Stewart Lehman, an officer with Bay Area Rapid Transit, said Johannes Mehserle took the class in December 2008, about a month before he fatally shot Oscar Grant on an Oakland, Calif., train platform. Lehman said Mehserle learned how the Taser stun gun worked and was given three scenarios in which the weapon could be used.

Mehserle, 28, has pleaded not guilty to murdering Grant on New Year’s Day 2009. The trial was moved from Alameda County to Los Angeles because of intense media coverage and racial tensions. Mehserle is white and Grant was black.

Mehserle’s attorney, Michael Rains, has argued that his client, who resigned from BART shortly after the shooting, mistakenly pulled his handgun instead of his stun gun when he shot Grant, 22.
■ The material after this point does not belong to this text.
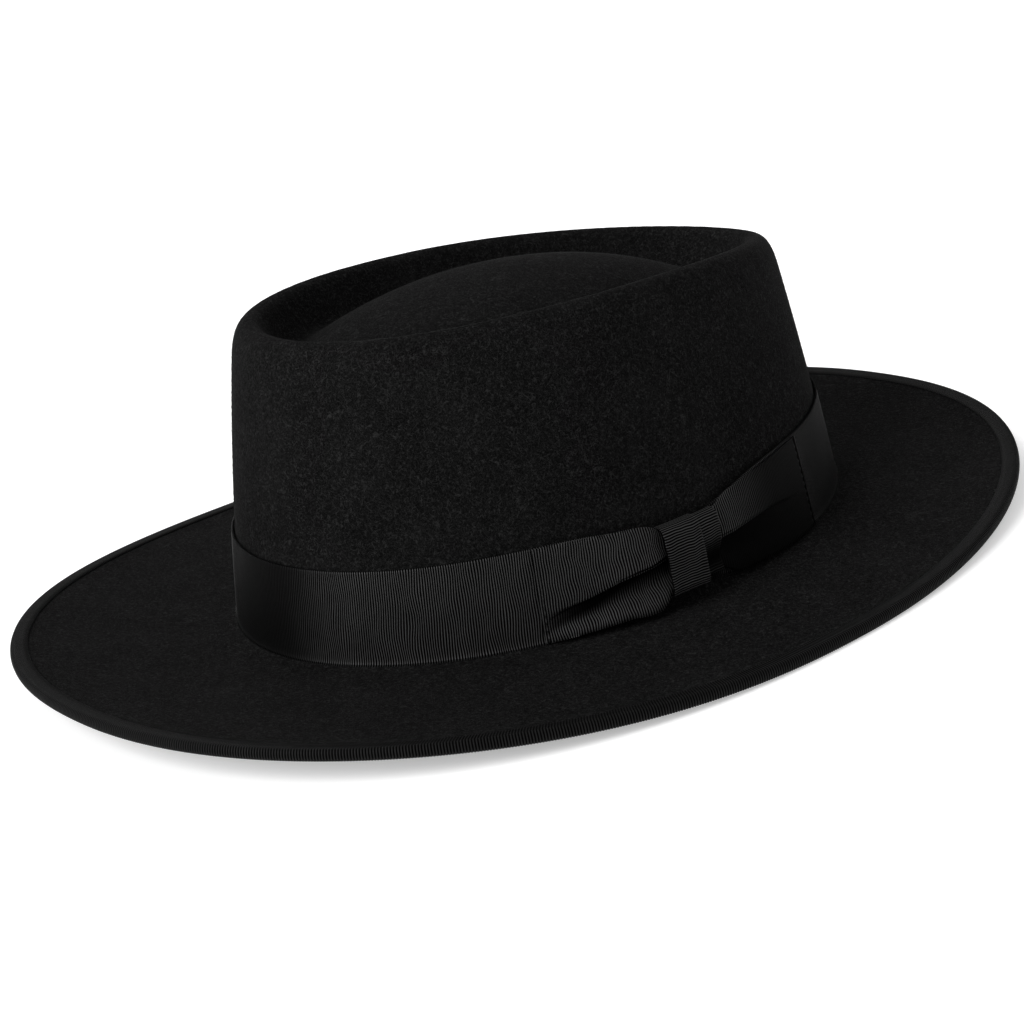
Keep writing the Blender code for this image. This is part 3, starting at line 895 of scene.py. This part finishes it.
def wing_points(rib, share, sewn_end, knot_end, folds, steps):
    """Rows of points over a wing from its foot up, closer together at its fold, and their ribs' relief, which
    also sets the painted shade of the finish.
    """
    shapes = {key: values for key, values in folds.items() if key != "along"}
    column = {key: smooth_between(share, folds["along"], values) for key, values in shapes.items()}
    place = sewn_end + (knot_end - sewn_end) * share
    rows, relief_and_shade = [], []
    for step in np.linspace(-1, 1, steps):
        above, below = max(step, 0.0) ** 1.5, max(-step, 0.0) ** 1.5
        roll = min(above / FOLD_ROUND, 1.0)
        panel = math.sqrt(1 - (1 - roll) ** 2) * (column["fold"] * (1 - above) + column["edge"] * above)
        lift = min(max((below - LIP_START) / (LIP_END - LIP_START), 0.0), 1.0)
        lip = column["lip"] * lift * lift * (3 - 2 * lift)
        proud = WING_PROUD * (column["valley"] + np.maximum(panel, lip))
        level = column["crease"] + (column["top"] - column["crease"]) * above
        level = level - (column["crease"] - column["foot"]) * below
        tuck = FOLD_POCKET * ((1 - roll) ** 2 if above > 0 else (1 - below) ** 3)
        height = BAND_FOOT + BAND_HEIGHT * level
        height = height + column["fold"] * (tuck - FOLD_OVERHANG * math.sin(math.pi * roll))
        if abs(step) == 1:
            height = height + step * RIB_SCALLOP * crest(rib)
        face = band_face(height) + CLEARANCE * 1.5 + RIBBON + proud
        free = np.minimum(share * abs(knot_end - sewn_end) / SEAM_STILL, 1.0)
        moved = place + free * sway(on_crown(turn_at(place), height, face), 2)
        rows.append(on_crown(turn_at(moved), height, face))
        # In the pocket under the fold the ribs flatten and the finish is painted dark: painted shade, beside
        # the real shadow of the overhang.
        depth = max(1 - below / POCKET_BELOW, 0.0) if step < 0 else max(1 - roll / POCKET_ABOVE, 0.0)
        ribs = column["upper_ribs_and_shade"] if step > 0 else column["lower_ribs_and_shade"]
        relief_and_shade.append(np.clip(ribs * (1 - column["pocket_shade"] * min(2 * depth, 1.0)), 0.0, 1.0))
    return np.array(rows), relief_and_shade


def make_wing(name, node, sewn_end, knot_end, folds, ribs, grosgrain):
    """One half of the bow: a ribbon sewn flat at one end, and folded where it goes into the knot."""
    length = abs(knot_end - sewn_end)
    places, rib = ribbing(length, RIB_PITCH, False)
    rows, relief_and_shade = wing_points(rib, places / length, sewn_end, knot_end, folds, WING_ROWS)
    dimple = np.cos(math.pi * (rows[..., 2] - SEAM_FOOT) / STITCH_PITCH) ** 2
    seam = SEAM_DEPTH * np.exp(-(((places - SEAM_INSET) / SEAM_SPREAD) ** 2)) * dimple
    out = np.concatenate([crown_out(turn_at(sewn_end)), [0.0]])
    rows = rows - seam[..., None] * out
    across = np.linspace(0, BAND_HEIGHT, len(rows))
    columns = [ribbon_places(rib, level, kept) for level, kept in zip(across, relief_and_shade)]
    columns = np.array(columns)
    if knot_end < sewn_end:
        rows, columns = rows[:, ::-1], columns[:, ::-1]
    piece = mesh_of(name, rows, False, columns=columns)
    grow(piece, ribs, Material=grosgrain)
    wall(piece, RIBBON)
    return settle(piece, "grosgrain_band", node)


def make_seam(name, sewn_end, inward, thread):
    """The stitches down a wing's sewn end."""
    turn = turn_at(sewn_end + inward * SEAM_INSET)
    height = SEAM_FOOT - BREAK_HEIGHT + STITCH_PITCH * np.arange(STITCHES)
    proud = band_face(height) + CLEARANCE * 1.5 + RIBBON - SEAM_DEPTH - RIB_HEIGHT * 0.3
    points = on_crown(np.full(len(height), turn), height, proud)
    mesh = bpy.data.meshes.new(name)
    mesh.from_pydata(points.tolist(), [(i, i + 1) for i in range(len(points) - 1)], [])
    seam = bpy.data.objects.new(name, mesh)
    bpy.context.scene.collection.objects.link(seam)
    grow(seam, stitch_tree(), Material=thread)
    return settle(seam, "grosgrain_band")


def make_strap(name, node, place, width, height, proud, slant, dip_and_shade, ribs, grosgrain):
    """A ribbon wrapped over the wings' ends, turned back to the band above and below them."""
    centre = BAND_FOOT + BAND_HEIGHT / 2
    half = height / 2
    corner = STRAP_ROUND * (1 - math.sin(math.radians(45)))
    upper = [(half - STRAP_ROUND, proud), (half - corner, proud - corner)]
    upper += [(half, proud - STRAP_ROUND), (half, 0.0)]
    lower = [(-up, out) for up, out in reversed(upper)]
    corners = np.array(lower + [(0.0, proud + 0.2 * MM)] + upper)
    length = np.concatenate([[0.0], np.cumsum(np.linalg.norm(np.diff(corners, axis=0), axis=-1))])
    along, rib = ribbing(length[-1], RIB_PITCH, False)
    across = np.linspace(-0.5, 0.5, STRAP_COLUMNS)
    rows, columns = [], []
    turn = turn_at(place + width * across)
    for spot, number in zip(along, rib):
        shift = slant * width * across
        shift = shift + sway(on_crown(turn, np.full(len(turn), spot), np.full(len(turn), proud)), 3)
        line = spot + shift * math.sin(math.pi * spot / length[-1])
        up, out = (np.interp(line, length, corners[:, axis]) for axis in (0, 1))
        dent_and_shade = np.exp(-(((up / height - WRAP_DIP_PLACE) / WRAP_DIP_REACH) ** 2))
        hollow = dip_and_shade * dent_and_shade
        level = centre + up
        rows.append(on_crown(turn, level, band_face(level) + CLEARANCE + RIBBON + out - hollow))
        # Where the wrap dips, its ribs flatten and its finish is painted dark: painted shade.
        places = ribbon_places(np.full(len(turn), number), 0.0, 1 - min(dip_and_shade / MM, 1.0) * dent_and_shade)
        places[:, 1] = (across + 0.5) * width
        columns.append(places)
    rows = eased(np.array(rows), 2)
    piece = mesh_of(name, rows, False, columns=np.array(columns))
    grow(piece, ribs, Material=grosgrain)
    wall(piece, RIBBON)
    return settle(piece, "grosgrain_band", node)


def make_bow(ribs, grosgrain, thread):
    front_edge = KNOT_PLACE - KNOT_WIDTH / 2
    back_edge = KNOT_PLACE + KNOT_WIDTH / 2
    wrap_place = back_edge + CLEARANCE + WRAP_WIDTH / 2
    wrap_edge = wrap_place + WRAP_WIDTH / 2
    front_end = front_edge - FRONT_WING_LENGTH
    back_end = wrap_edge + BACK_WING_LENGTH
    knot = ("bow_knot_ribbon", "bow_knot", KNOT_PLACE, KNOT_WIDTH, KNOT_HEIGHT, KNOT_PROUD, 0.0, 0.0)
    wrap = (
        "bow_wrap_ribbon",
        "bow_second_wrap",
        wrap_place,
        WRAP_WIDTH,
        WRAP_HEIGHT,
        WRAP_PROUD,
        WRAP_SLANT,
        WRAP_DIP_AND_SHADE,
    )
    for strap in (knot, wrap):
        make_strap(*strap, ribs, grosgrain)
    front = ("bow_front_wing_ribbon", "bow_front_wing", front_end, front_edge + WING_TUCK, FRONT_WING_FOLDS)
    back = ("bow_back_wing_ribbon", "bow_back_wing", back_end, wrap_edge - WING_TUCK, BACK_WING_FOLDS)
    for wing in (front, back):
        make_wing(*wing, ribs, grosgrain)
    make_seam("bow_front_seam_stitches", front_end, 1, thread)
    make_seam("bow_back_seam_stitches", back_end, -1, thread)


def add_camera():
    azimuth, elevation = VIEW_AZIMUTH, VIEW_ELEVATION
    back = Vector(
        (
            math.sin(azimuth) * math.cos(elevation),
            -math.cos(azimuth) * math.cos(elevation),
            math.sin(elevation),
        )
    )
    level = Vector((math.cos(azimuth), math.sin(azimuth), 0.0))
    upright = back.cross(level)
    right = level * math.cos(VIEW_ROLL) - upright * math.sin(VIEW_ROLL)
    up = level * math.sin(VIEW_ROLL) + upright * math.cos(VIEW_ROLL)
    data = bpy.data.cameras.new("photo_view")
    data.sensor_width = SENSOR
    data.lens = VIEW_LENS
    data.clip_start = 0.01
    camera = bpy.data.objects.new("photo_view", data)
    turned = Matrix((right, up, back)).transposed().to_4x4()
    camera.matrix_world = Matrix.Translation(Vector(VIEW_AIM) + back * VIEW_DISTANCE) @ turned
    bpy.context.scene.collection.objects.link(camera)
    bpy.context.scene.camera = camera


def add_studio():
    """A white floor that glows, in soft light, with one lamp left of the camera and one beyond the hat."""
    bpy.ops.mesh.primitive_plane_add(size=40, location=(0, 0, 0))
    floor = bpy.context.object
    floor.name = "studio_floor"
    material, _, _ = material_tree(
        "white_floor",
        Base_Color=(0.86, 0.86, 0.86, 1.0),
        Roughness=0.9,
        Specular_IOR_Level=0.1,
        Emission_Color=(1.0, 1.0, 1.0, 1.0),
        Emission_Strength=FLOOR_GLOW,
    )
    dress(floor, material)
    world = bpy.data.worlds.new("studio_air")
    world.use_nodes = True
    world.node_tree.nodes["Background"].inputs["Color"].default_value = (1.0, 1.0, 1.0, 1.0)
    world.node_tree.nodes["Background"].inputs["Strength"].default_value = AIR_STRENGTH
    bpy.context.scene.world = world
    for name, strength, spread, azimuth, elevation in LAMPS:
        data = bpy.data.lights.new(name, "SUN")
        data.angle = math.radians(spread)
        data.energy = strength
        lamp = bpy.data.objects.new(name, data)
        azimuth, elevation = math.radians(azimuth), math.radians(elevation)
        level = math.cos(elevation)
        towards = Vector((math.sin(azimuth) * level, -math.cos(azimuth) * level, math.sin(elevation)))
        lamp.rotation_euler = towards.to_track_quat("Z", "Y").to_euler()
        bpy.context.scene.collection.objects.link(lamp)
    bpy.context.scene.view_settings.view_transform = "Standard"


def main():
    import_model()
    felt = black_felt()
    grosgrain = black_grosgrain("black_grosgrain", shine=0.36, light=0.066, contrast=5.0, depth=0.95)
    bound = black_grosgrain("black_grosgrain_binding", shine=0.08, light=0.018, contrast=3.0, depth=0.9)
    ribs = rib_tree()
    add_camera()
    make_felt_body(felt)
    make_nap(loose_fibre())
    make_brim_binding(ribs, bound)
    make_hat_band(ribs, grosgrain)
    make_bow(ribs, grosgrain, black_thread())
    add_studio()


main()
Through Lehman’s testimony, Rains appeared to try to show jurors that Mehserle got the very minimum amount of training on how to use a stun gun.

“You can always increase the number of hours of training,” Lehman said.

BART officers also weren’t given the option during the course to pull the weapon from locations allowed by the agency. Lehman said officers could unholster the stun gun four different ways.

Mehserle wore his stun gun on the left side of his belt and would have presumably had to cross over his body with his dominant right hand to grab the weapon or his use left hand.

Prosecutors believe Mehserle intended to shoot Grant, and that Mehserle used his .40-caliber weapon because officers were losing control of the situation.

Deputy District Attorney David Stein showed a video in his opening statement that showed Mehserle would have to push down and forward on a holster hood then pull back a lever in order to release his handgun.

On cross-examination, Stein had Lehman demonstrate to jurors how an officer would pull out a Taser. Lehman said an officer would have to unsnap a safety button with the thumb moving sideways and then push the holster hood forward before drawing the weapon.

On video taken by bystanders of the shooting, Mehserle is seen taking out his handgun and placing both hands on the weapon before shooting. Rains asked Lehman if BART officers are trained to use both hands when firing a stun gun.

“That’s an option they can use,” Lehman said.

BART suspended Taser use earlier this year after two court rulings limited use of the device. However, the agency gave officers their stun guns back earlier this month after it updated its policies and retrained officers, who must now carry them on their weak or nondominant side.